12.17.2010

REVIEW: Exit through the Gift Shop (Banksy, 2010)

There's a story I once heard... or read, I don't quite recall. The details are fuzzy, but here 'goes. A nighttime custodian at a big time museum - The Louvre or The Prado, perhaps - drew a custom floorplan of the building's restrooms. Not quite a blueprint, the original image helped streamline the custodian's sanitation schedule. One shift, this man thought up a prank. He switched a less secure painting with his floorplan. The next day's reaction was not one of distress over missing art (safely stowed in a restroom), but one of awe over the new "modern masterpiece" the facility had apparently decided to showcase. Not unlike Marcel Duchamp's readymade "Fountain" put-on, the floorplan had critics and admirers baffled... but astonished. Often to find something cryptic is to find it superior to you. Enigmatic. This blue collar prank brings question to the interpretation and evaluation of art by its audience.

Is the story true? I've no idea. Does it matter? Well, I'm not concerned with its authenticity, anyway. Exit through the Gift Shop has met with much speculation over its own authenticity, and while I'm convinced its ultimate story is factual, I don't suppose my reaction would change were it revealed as hoax. Like our custodian, Gift Shop's relatively elaborate tale humorously contemplates art's true meaning, this time not only from a consumer perspective, but also from that of the (not necessarily ordaining) creator.

I think we can all relate to artistic creation to some degree. At least in the sense presented here through subject Thierry Guetta, who haphazardly documents every moment of life he has tape for. Each fleeting moment is already gone forever by the time we register it - like a temporary work of street art - but the camcorder provides an illusion of control. Even if no one ever sees them again, they are preserved in some form for better or for worse. I, nor a vast percentage of us, can say we're near as extreme as Guetta, but between camcorders, cameras, camera phones and the internet, we are constantly documenting our lives. I have a shoebox full of home videos - sixty-minute tapes of seventeen-year-old me doing flips into a pool or playing with my pet iguana... walking around Disney World after hours or watching "the guitar guy at the party" sing Green Day. My Facebook profile boasts over one thousand pictures, and that's only accounting for ones I'm tagged in. Before all this, I kept journals and sketchbooks.

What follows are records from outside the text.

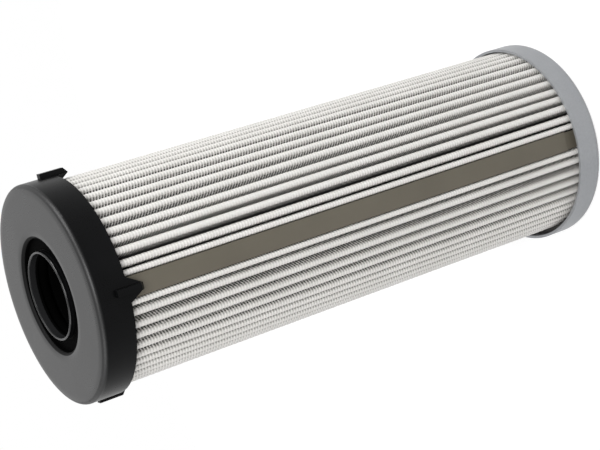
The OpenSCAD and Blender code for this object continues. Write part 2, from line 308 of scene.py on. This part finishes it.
def wire_mesh_material():
    g = Graph.material("outer_wire_mesh")
    uv = g.node("ShaderNodeSeparateXYZ")
    g.put(uv.inputs[0], g.node("ShaderNodeUVMap", uv_map="weave").outputs[0])
    relief = weave_height(g, uv.outputs[0], uv.outputs[1], 0.27, 0.06, 0.25)
    wire = g.span(relief, 0.05, 0.7, smooth=True)
    r, _ = axis_distance(g)
    # painted shade: from the crest down the flank the gaps between wires are painted darker; this mask also
    # strengthens the ribs' bump there
    flank = g.zone(r, TIP_TOP_R - 0.08, TIP_TOP_R - 0.6)
    # painted shade: lower down the flank the gaps between wires are painted nearly black
    painted_gap_shade = g.zone(r, TIP_TOP_R - 0.8, TIP_TOP_R - 1.5)
    # painted light: wires a little way down the flank are painted paler, standing in for light that reaches them
    painted_flank_light = g.zone(r, TIP_TOP_R - 0.6, TIP_TOP_R - 1.6)
    # painted shade: wires deep in the valleys between pleats are painted dark
    deep_shade = g.zone(r, TIP_TOP_R - 3.0, TIP_TOP_R - 5.0)
    cloud = g.span(g.noise(70.0, 4.0, 0.6), 0.35, 0.65)
    metal = g.mix(cloud, (0.69, 0.673, 0.646), (0.77, 0.752, 0.73))
    metal = g.mix(painted_flank_light, metal, (0.90, 0.88, 0.85))
    metal = g.mix(deep_shade, metal, (0.12, 0.115, 0.105))
    # the gaps show the fleece's own colour at the crest, with painted shade further down the flank
    gap = g.mix(flank, (0.62, 0.605, 0.58), (0.37, 0.36, 0.34))
    gap = g.mix(painted_gap_shade, gap, (0.02, 0.019, 0.018))
    return g.finish(
        Base_Color=g.mix(wire, gap, metal),
        Metallic=0.15,
        Roughness=g.span(g.noise(1500.0), 0.3, 0.7, 0.38, 0.50),
        Normal=g.bump(relief, 0.1 * MM, g.span(flank, 0.0, 1.0, 0.2, 0.5)),
    )


def black_plastic_material():
    """Satin black plastic, duller on the cap's side, with painted shade that makes the recess, its rounded edge and
    the bore nearly black, and a painted sheen at the top of the bore's wall.
    """
    g = Graph.material("moulded_black")
    r, z = axis_distance(g)
    grain = g.noise(2600.0, 3.0, 0.6)
    worn = g.span(g.noise(55.0, 4.0, 0.6), 0.35, 0.75)

    below_edge = g.zone(z, FACE_Z - 0.7, FACE_Z - 1.1)
    recess = g.where_all(below_edge, g.zone(r, LIP_R - 0.1, LIP_R + 0.1), g.zone(r, RECESS_R + 2.4, RECESS_R + 2.2))
    bore = g.where_all(g.zone(r, BORE_R + 0.5, BORE_R + 0.3), g.zone(z, FACE_Z - 2.1, FACE_Z - 2.3))
    # painted sheen: the top of the bore's wall is painted a lighter grey, with little shine of its own
    mouth_sheen = g.where_all(g.zone(r, BORE_R + 0.15, BORE_R + 0.05), g.zone(z, FACE_Z - 2.3, FACE_Z - 2.1))
    # painted shade on the recess's rounded edge, which is also made duller, blending into the black of the recess
    recess_edge_shade = g.where_all(
        g.zone(z, FACE_Z - 0.15, FACE_Z - 0.25),
        g.zone(r, RECESS_R + 1.5, RECESS_R + 1.2),
        g.zone(r, RECESS_R - 0.6, RECESS_R - 0.4),
    )
    outer_edge = g.where_all(g.zone(r, CAP_R - 1.4, CAP_R - 0.8), g.zone(z, FACE_Z - 1.6, FACE_Z - 1.1))
    # painted shade: the recess and the bore are painted nearly black, and made matte with little shine
    deep_shade = g.math("MAXIMUM", recess, bore)
    lip = g.where_all(g.zone(r, LIP_R + 0.1, LIP_R), g.math("SUBTRACT", 1.0, deep_shade))
    deep_shade = g.math("MAXIMUM", deep_shade, g.math("MULTIPLY", recess_edge_shade, 0.8))

    satin = g.math("ADD", g.span(grain, 0.3, 0.7, 0.25, 0.31), g.math("MULTIPLY", worn, 0.05))
    satin = g.math("MULTIPLY_ADD", outer_edge, 0.14, satin)
    satin = g.math("MULTIPLY", satin, g.span(lip, 0.0, 1.0, 1.0, 0.7))
    shine = g.math("MINIMUM", g.zone(z, FACE_Z - 1.8, FACE_Z - 0.6, 0.07, 0.43), g.span(mouth_sheen, 0.0, 1.0, 0.5, 0.1))
    tone = g.mix(worn, (0.0020, 0.0021, 0.0023), (0.0032, 0.0033, 0.0036))
    # painted shade in the recess, on its rounded edge and in the bore
    tone = g.mix(deep_shade, tone, (0.0005, 0.0005, 0.0005))
    return g.finish(
        # painted sheen at the top of the bore's wall
        Base_Color=g.mix(mouth_sheen, tone, (0.012, 0.0122, 0.0127)),
        Roughness=g.math("MAXIMUM", satin, g.math("MULTIPLY", deep_shade, 0.8)),
        Specular_IOR_Level=g.math("MINIMUM", shine, g.span(deep_shade, 0.0, 1.0, 0.5, 0.02)),
        Normal=g.bump(grain, 0.002 * MM, g.span(lip, 0.0, 1.0, 0.5, 0.0)),
    )


def clip_material():
    g = Graph.material("clip_metal")
    drift = g.noise(35.0, 4.0, 0.55)
    fine = g.noise(900.0, 2.0)
    tone = g.mix(g.span(drift, 0.3, 0.7), (0.088, 0.078, 0.058), (0.111, 0.099, 0.075))
    return g.finish(
        Base_Color=tone,
        Metallic=0.2,
        Roughness=g.span(drift, 0.3, 0.7, 0.5, 0.62),
        Normal=g.bump(fine, 0.02 * MM, 0.4),
    )


def cup_material():
    g = Graph.material("cup_metal")
    speckle = g.noise(1400.0, 3.0, 0.7)
    cloud = g.noise(60.0, 4.0, 0.6)
    tone = g.mix(g.span(cloud, 0.3, 0.7), (0.245, 0.253, 0.265), (0.278, 0.286, 0.298))
    tone = g.mix(g.span(speckle, 0.35, 0.75), tone, (0.304, 0.312, 0.324))
    return g.finish(
        Base_Color=tone,
        Metallic=0.6,
        Roughness=g.span(speckle, 0.3, 0.7, 0.42, 0.55),
        Normal=g.bump(speckle, 0.015 * MM, 0.5),
    )


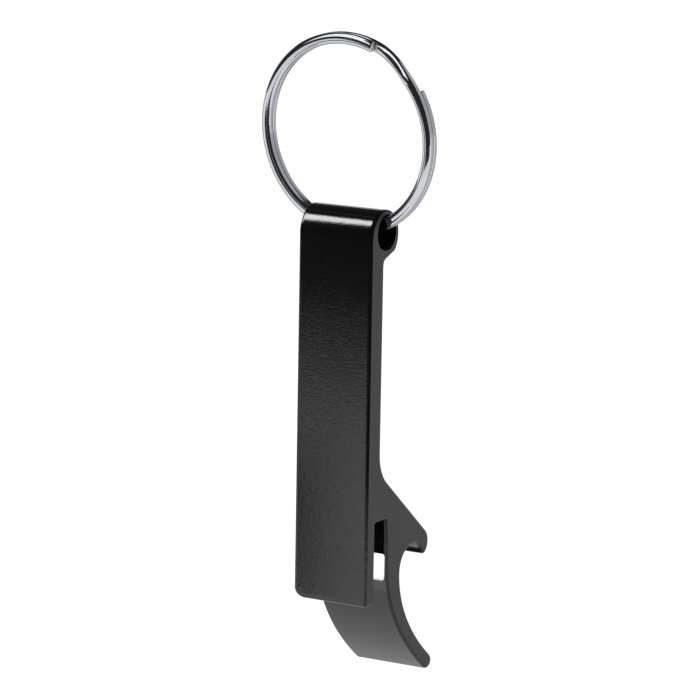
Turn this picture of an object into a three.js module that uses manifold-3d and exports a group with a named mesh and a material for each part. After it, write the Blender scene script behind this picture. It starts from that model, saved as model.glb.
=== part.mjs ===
// Keychain bottle opener: a length of aluminium extrusion, sawn to width, hanging on a steel split ring.
// Millimetres, +Z up. +X runs along the extrusion, the opener's plain front faces -Y, and its hook points to +Y.
// The origin is the inside top of the split ring, where a hook or a bunch of keys carries it.
import * as THREE from "three";
import { mergeVertices } from "three/addons/utils/BufferGeometryUtils.js";
import Module from "manifold-3d";

// Driving dimensions of the opener. Its profile is drawn as (y, z) from the axis of the ring hole.
const WIDTH = 10.2;
const FRONT_Y = -3.7;
const BAR_THICKNESS = 3.2;
const HOLE_RADIUS = 2.15;
const EYELET = { y: -0.4, z: -0.55, r: 3.3 };
const EYELET_HEEL = { y: 2.05, z: -2.65 };
const EYELET_HEEL_ROUND = 0.2;
const EYELET_TOE_ANGLE = 19.4;
const EYELET_TOE_RADIUS = 0.8;
const PLATE_END_Z = -45.9;
const PLATE_END_ROUND = 0.65;
const PLATE_LEFT_CORNER_RADIUS = 1.3;
const SLOT = { frontY: -1.5, backY: 1.05, topZ: -35.75 };
const HOOK_SLOPE_ANGLE = 51.5;
const HOOK_SLOPE_POINT = { y: 9.98, z: -37.92 };
const HOOK_ROOT_RADIUS = 4.9;
const NOTCH = { y: 7.95, z: -43.25, r: 3.0 };
const NOTCH_END_ANGLE = 29.5;
const NOSE_TIP_RADIUS = 0.5;
const NOSE_RADIUS = 1.9;
const NECK_FOOT = { y: 1.5, z: -42 };
const BLADE_TIP = { y: 12.4, z: -56.15, r: 0.98 };
const BLADE_TIP_ANGLE = 52.3;
const BLADE_FRONT_PULLS = [1.72, -47.38, 5.79, -52.44];
const BLADE_BACK_PULLS = [7.6, -51.25, 4.95, -47.1];
const EDGE_ROUND = 0.2;

// A window through the neck, behind the slot. It is wide towards the slot and narrows towards the hook,
// and its floor and ceiling fall towards the hook.
const WINDOW = { halfWidth: 5.1, backHalfWidth: 2.0, height: 3.4, round: 0.4, centreZ: -41.75 };
const WINDOW_START_Y = 0.9;
const WINDOW_LENGTH = 5.2;
const WINDOW_FALL = 0.225;

// Driving dimensions of the split ring. Angles run anticlockwise from +X, seen from the front.
const RING_OUTER_RADIUS = 12.4;
const WIRE = { radial: 1.38, axial: 0.72, roundness: 3.0 };
const COIL_GAP = 0.04;
const RING_START_ANGLE = 69.3;
const RING_CROSSING = { from: 397, to: 427 };
const RING_END_ANGLE = 750.5;
const RING_TURN_IN_HOLE = -4.4;
const RING_LEAN = 4.9;
const RING_CENTRE_ABOVE_HOLE = 11.6;

const ARC_SEGMENTS = 14;
const LEAST_STEP = 0.15;
const EDGE_SEGMENTS = 2;
const WIRE_SIDES = 12;
const RING_STEPS = 150;

const wasm = await Module();
wasm.setup();

const radians = THREE.MathUtils.degToRad;

// A closed mesh's geometry as a solid that can be cut, and back again.
function toSolid(geometry) {
  const bare = geometry.clone();
  bare.deleteAttribute("normal");
  bare.deleteAttribute("uv");
  const merged = mergeVertices(bare, 1e-4);
  return new wasm.Manifold(new wasm.Mesh({
    numProp: 3,
    vertProperties: new Float32Array(merged.attributes.position.array),
    triVerts: new Uint32Array(merged.index.array),
  }));
}

function toGeometry(solid) {
  const mesh = solid.getMesh();
  const geometry = new THREE.BufferGeometry();
  geometry.setAttribute("position", new THREE.BufferAttribute(mesh.vertProperties, 3));
  geometry.setIndex(new THREE.BufferAttribute(mesh.triVerts, 1));
  geometry.computeVertexNormals();
  return geometry;
}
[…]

Hardly any of this casual output is meritable, but my creator mentality was always "If someone discovers this someday, it will represent my life." I'll confess to occasional delusions of grandeur. For example, though I intended no profound significance recording myself leaping headlong into a swimming pool, I often hoped the videos would one day cause people to read into nonexistent meanings. If that extreme hypothetical occurs, will I then be distinct as an "artist"? Well, most probably not, especially considering a professional daredevil like Steve-O who got his start recording himself leaping headlong into... well, cement. Is this admittedly odd example's message "art is not safe"? I'm not sure. Is it Gift Shop's? Maybe.

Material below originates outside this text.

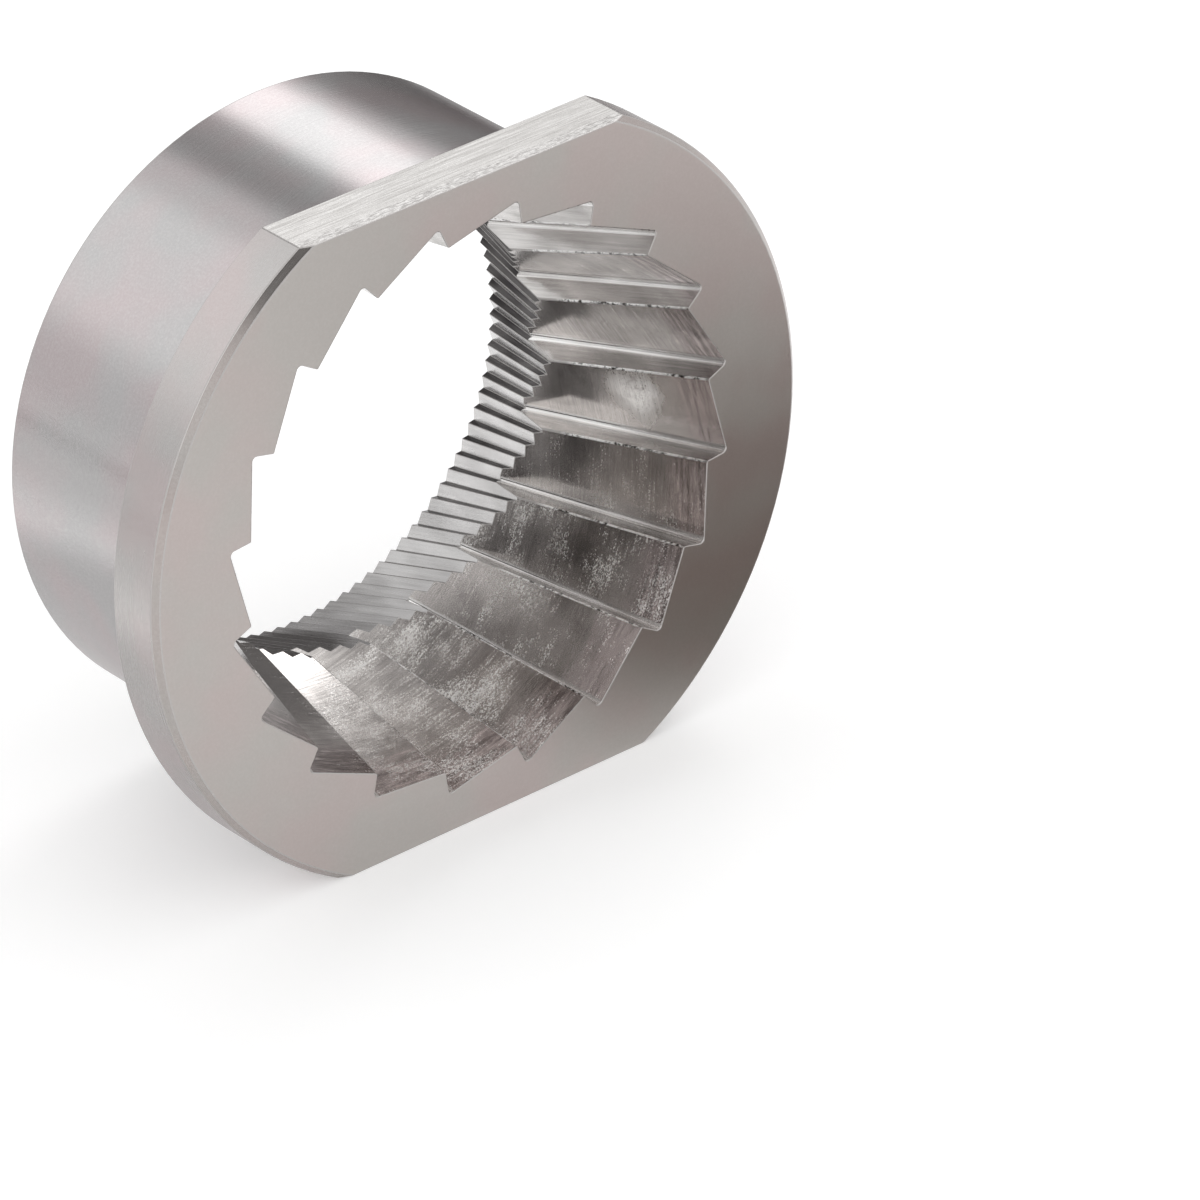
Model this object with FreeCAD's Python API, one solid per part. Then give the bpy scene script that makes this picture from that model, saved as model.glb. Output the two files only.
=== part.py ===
import FreeCAD, Part
import math
import os

os.makedirs("parts", exist_ok=True)

# Outer ring burr of a conical coffee grinder, cut from one blank of stainless steel.
# It stands on the lower of its two flats, as it would on a bench. The ring's axis runs along Y.
# Beans enter at the mouth, towards -Y, and grounds leave at the exit, towards +Y.
# The origin is on the axis, in the plane of the flange's seat. Sizes are in millimetres.

# Blank: a flange with two flats, and a plain spigot behind it
flange_radius = 29.0
flange_thickness = 4.65
flat_height = 25.2
rim_chamfer = 0.48
spigot_radius = 23.9
spigot_length = 18.85
spigot_edge_break = 0.2

# Bore: an hourglass, measured at the crests of the coarse teeth at the mouth
# and at the crests of the fine teeth from the throat to the exit
mouth_radius = 20.85
throat_radius = 16.75
throat_depth = 13.3
exit_radius = 19.52

# Coarse teeth, which crush the beans on their way to the throat
# Their crests would pass the throat a little outside those of the fine teeth
coarse_teeth = 20
coarse_throat_radius = 17.1
coarse_depth = 1.8
coarse_step_lean = 17.7
coarse_slant = 8.4
coarse_root_radius = 0.35
first_coarse_angle = 5.24

# Fine teeth, which grind from the throat to the exit, so many to each coarse tooth
fine_per_coarse = 5
fine_depth = 0.42
fine_step_lean = 40.0
fine_slant = 7.7
first_fine_angle = 3.05

# Turning leaves this much stock inside the crests, and the cutters clear it by the overrun
crest_stock = 0.25
coarse_overrun = 1.6
fine_overrun = 0.65
end_clearance = 1.0

mouth_y = -flange_thickness
throat_y = mouth_y + throat_depth
exit_y = spigot_length
coarse_pitch = 360.0 / coarse_teeth
fine_pitch = coarse_pitch / fine_per_coarse


def turned(vector, angle):
    """A vector turned about the ring's axis, from +X towards +Z."""
    return FreeCAD.Rotation(FreeCAD.Vector(0, -1, 0), angle).multVec(vector)


def crest_line(start_radius, start_y, end_radius, slant):
    """The crest of the tooth at angle 0: where it starts, and its direction per mm of Y."""
    run = throat_y - start_y
    sideways = -run * math.tan(math.radians(slant))
    start = FreeCAD.Vector(start_radius, start_y, 0)
    end = FreeCAD.Vector(math.sqrt(end_radius ** 2 - sideways ** 2), throat_y, sideways)
    return start, (end - start) / run


def gullet_cutter(crest, direction, pitch, depth, step_lean, root_radius, overrun, far_y):
    """The straight cutter that clears the gullet between the crest at angle 0 and the next one up.

    The gullet has a short step, which rises from the crest at angle 0, and a long face, which
    falls away from the next crest. It runs along the line in which these two planes meet.
    """
    next_crest = turned(crest, pitch)
    root = crest + FreeCAD.Vector(depth, 0, depth * math.tan(math.radians(step_lean)))
    step_normal = (crest - root).cross(direction)
    face_normal = (next_crest - root).cross(turned(direction, pitch))
    along = step_normal.cross(face_normal)
    along = along / along.y

    up_step = (crest - root).normalize()
    up_face = (next_crest - root).normalize()
    step_end = crest + up_step * overrun
    face_end = next_crest + up_face * overrun
    section = Part.Face(Part.makePolygon([step_end, root, face_end, step_end]))

    run = far_y - crest.y
    towards_far_end = math.copysign(1.0, run)
    start = root - along * (towards_far_end * end_clearance)
    section.translate(start - root)
    cutter = section.extrude(along * (run + 2 * towards_far_end * end_clearance))
    if root_radius > 0:
        root_edge = min(cutter.Edges, key=lambda edge: edge.distToShape(Part.Vertex(root))[0])
        cutter = cutter.makeFillet(root_radius, [root_edge])
    return cutter


def ring_of(cutter, count, first_angle):
    """Copies of a cutter spaced round the ring's axis."""
    copies = []
    for index in range(count):
        copy = cutter.copy()
        copy.rotate(FreeCAD.Vector(0, 0, 0), FreeCAD.Vector(0, -1, 0), first_angle + index * 360.0 / count)
        copies.append(copy)
    return copies


# Turned blank
profile = Part.makePolygon([
    FreeCAD.Vector(mouth_radius - crest_stock, mouth_y, 0),
    FreeCAD.Vector(flange_radius - rim_chamfer, mouth_y, 0),
    FreeCAD.Vector(flange_radius, mouth_y + rim_chamfer, 0),
    FreeCAD.Vector(flange_radius, 0, 0),
    FreeCAD.Vector(spigot_radius, 0, 0),
    FreeCAD.Vector(spigot_radius, exit_y - spigot_edge_break, 0),
    FreeCAD.Vector(spigot_radius - spigot_edge_break, exit_y, 0),
    FreeCAD.Vector(exit_radius - crest_stock, exit_y, 0),
    FreeCAD.Vector(throat_radius - crest_stock, throat_y, 0),
    FreeCAD.Vector(mouth_radius - crest_stock, mouth_y, 0),
])
ring = Part.Face(profile).revolve(FreeCAD.Vector(0, 0, 0), FreeCAD.Vector(0, 1, 0), 360)

# The two flats, milled across the flange
between_flats = Part.makeBox(
    2 * flange_radius + 2 * end_clearance,
    flange_thickness + spigot_length + 2 * end_clearance,
    2 * flat_height,
    FreeCAD.Vector(-flange_radius - end_clearance, mouth_y - end_clearance, -flat_height),
)
ring = ring.common(between_flats)

# Coarse gullets, cut from the mouth
coarse_crest, coarse_direction = crest_line(mouth_radius, mouth_y, coarse_throat_radius, coarse_slant)
coarse_cutter = gullet_cutter(
    coarse_crest, coarse_direction, coarse_pitch, coarse_depth, coarse_step_lean,
    coarse_root_radius, coarse_overrun, exit_y)
ring = ring.cut(ring_of(coarse_cutter, coarse_teeth, first_coarse_angle))

# Fine gullets, cut from the exit
fine_crest, fine_direction = crest_line(exit_radius, exit_y, throat_radius, fine_slant)
fine_cutter = gullet_cutter(
    fine_crest, fine_direction, fine_pitch, fine_depth, fine_step_lean,
    0.0, fine_overrun, mouth_y)
ring = ring.cut(ring_of(fine_cutter, coarse_teeth * fine_per_coarse, first_fine_angle))

ring_burr = ring.Solids[0]
ring_burr.exportStep("parts/ring_burr.step")
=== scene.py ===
import math
import bmesh
import bpy
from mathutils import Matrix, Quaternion, Vector


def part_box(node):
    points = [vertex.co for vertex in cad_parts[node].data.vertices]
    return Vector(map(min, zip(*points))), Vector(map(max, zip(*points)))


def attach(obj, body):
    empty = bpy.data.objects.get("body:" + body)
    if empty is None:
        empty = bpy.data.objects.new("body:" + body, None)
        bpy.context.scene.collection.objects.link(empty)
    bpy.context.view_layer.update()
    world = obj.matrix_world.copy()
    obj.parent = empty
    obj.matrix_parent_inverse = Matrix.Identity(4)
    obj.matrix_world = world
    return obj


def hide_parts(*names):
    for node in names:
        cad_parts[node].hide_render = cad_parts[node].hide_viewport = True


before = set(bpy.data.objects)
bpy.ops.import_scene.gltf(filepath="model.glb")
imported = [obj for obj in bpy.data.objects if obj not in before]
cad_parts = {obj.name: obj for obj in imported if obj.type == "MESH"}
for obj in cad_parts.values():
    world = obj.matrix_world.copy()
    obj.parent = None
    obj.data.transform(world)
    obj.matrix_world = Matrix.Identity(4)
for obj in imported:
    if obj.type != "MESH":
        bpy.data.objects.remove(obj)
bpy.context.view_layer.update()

# The ring burr
# One ring of hardened stainless steel, turned from bar, with two flats milled across its flange.
# Its slanted gullets are cut by straight passes of a form cutter, and its edges are broken by hand.
MM = 0.001
NEAR = 0.01 * MM
low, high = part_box("ring_burr")
front_y = low.y
seat_y = 0.0
flange_radius = high.x
flat_height = high.z
coarse_teeth = 20

# Its surfaces, each with the finish that its cut leaves
surfaces = (
    "front_face", "rim_chamfer", "rim", "flat", "seat", "spigot", "exit_face",
    "coarse_face", "coarse_step", "coarse_root", "fine_land", "fine_step", "broken_edge")
(FRONT, CHAMFER, RIM, FLAT, SEAT, SPIGOT, EXIT,
 COARSE_FACE, COARSE_STEP, COARSE_ROOT, FINE_LAND, FINE_STEP, EDGE) = range(len(surfaces))

ring = bpy.data.objects.new("ring_burr_machined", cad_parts["ring_burr"].data.copy())
ring.data.materials.clear()
for surface in surfaces:
    ring.data.materials.append(bpy.data.materials.new(surface + "_steel"))
bpy.context.collection.objects.link(ring)
bpy.ops.object.select_all(action="DESELECT")
ring.select_set(True)
bpy.context.view_layer.objects.active = ring
bpy.ops.object.mode_set(mode="EDIT")
bpy.ops.mesh.select_all(action="SELECT")
bpy.ops.mesh.remove_doubles(threshold=0.001 * MM)
bpy.ops.mesh.dissolve_limited(angle_limit=math.radians(0.3))

# A face's direction, place and area tell which surface it belongs to
square = 0.999
upright = 0.1
rim_zone = 0.6 * MM
least_outward = 0.4
least_land_inward = 0.78
least_face_area = 30 * MM ** 2
least_step_area = 8 * MM ** 2


def surface_of(face):
    """Which machined surface a face of the ring belongs to."""
    corners = [vert.co for vert in face.verts]
    centre = face.calc_center_median()
    outward = face.normal.dot(Vector((centre.x, 0, centre.z)).normalized())
    first_y = min(corner.y for corner in corners)
    reach = max(math.hypot(corner.x, corner.z) for corner in corners)
    if face.normal.y < -square and first_y < front_y + NEAR:
        return FRONT
    if face.normal.y > square:
        return SEAT if centre.y < seat_y + NEAR else EXIT
    if abs(face.normal.z) > square and abs(centre.z) > flat_height - NEAR:
        return FLAT
    if reach > flange_radius - rim_zone and centre.y < seat_y:
        return RIM if abs(face.normal.y) < upright else CHAMFER
    if outward > least_outward:
        return SPIGOT if abs(face.normal.y) < upright else EXIT
    if first_y < front_y + NEAR:
        if face.calc_area() > least_face_area:
            return COARSE_FACE
        return COARSE_STEP if face.calc_area() > least_step_area else COARSE_ROOT
    return FINE_LAND if outward < -least_land_inward else FINE_STEP


# The flat end faces get a border, so many mm wide, so that breaking their edges changes only that
mesh = bmesh.from_edit_mesh(ring.data)
for face in mesh.faces:
    face.material_index = surface_of(face)
border_widths = {FRONT: 0.35, SEAT: 0.2, EXIT: 0.06}
for surface, border in border_widths.items():
    plane = [face for face in mesh.faces if face.material_index == surface and abs(face.normal.y) > square]
    bmesh.ops.inset_region(mesh, faces=plane, thickness=border * MM, use_even_offset=True, use_boundary=True)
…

Though not assembled too differently from other found-footage documentaries, Exit through the Gift Shop got me thinking more in-depth on a subject I already greatly enjoyed pondering. Its Palahniukian presentation of modern counterculture introduces to wider audiences the intricacies of street art while making certain questions about art in general more accessible for contemplation. Just remember to purchase a souvenir when the ride's over.